Despite lower realized inflation, the CNB's forecast has slightly increased in terms of the monetary policy horizon. In line with our outlook, it signals that inflation should hit the target at the very end of 2016. The GDP forecast was also revised up to 4.7% in 2015 and a slowdown to 2.8% in 2016.

"We believe that growth in the first quarter of this year was driven to some extent by the change in pre-stocking practices with respect to a change tobacco tax methodology and that growth should slow down in the second half of the year. We see average growth for the year at 4.2%", added Societe Generale.

The interest rate forecast caught the attention. It points to four 25bp hikes in the first half of the 2017. Given the outlook on ECB rates, the ECB deposit rate should be -0.3% at that moment.
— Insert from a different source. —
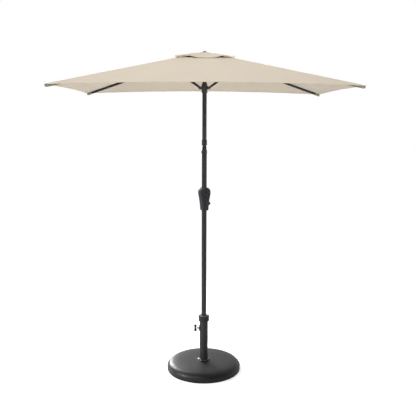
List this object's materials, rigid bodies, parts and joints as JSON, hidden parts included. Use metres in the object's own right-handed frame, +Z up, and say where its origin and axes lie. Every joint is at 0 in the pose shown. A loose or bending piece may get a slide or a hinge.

The interest rate differential would attract more capital inflow into CZK, creating appreciation pressure. It would make more sense for the CNB to exit the intervention regime earlier and hike less, and this is what will happen.

Despite the change in CNB language, economists do not see any reason to change the view that the floor will be scrapped in Q3 16. First, the inflation rate is rising and is hitting the inflationary target at the monetary policy horizon. Second, consumer demand remains strong and GDP growth solid. Third, the CNB's projected interest rate path shows four hikes shortly after removing the floor, which is excessive. Fourth, there will be a board reshuffle in Q3 16, and the president will likely appoint two new board members who oppose the intervention policy.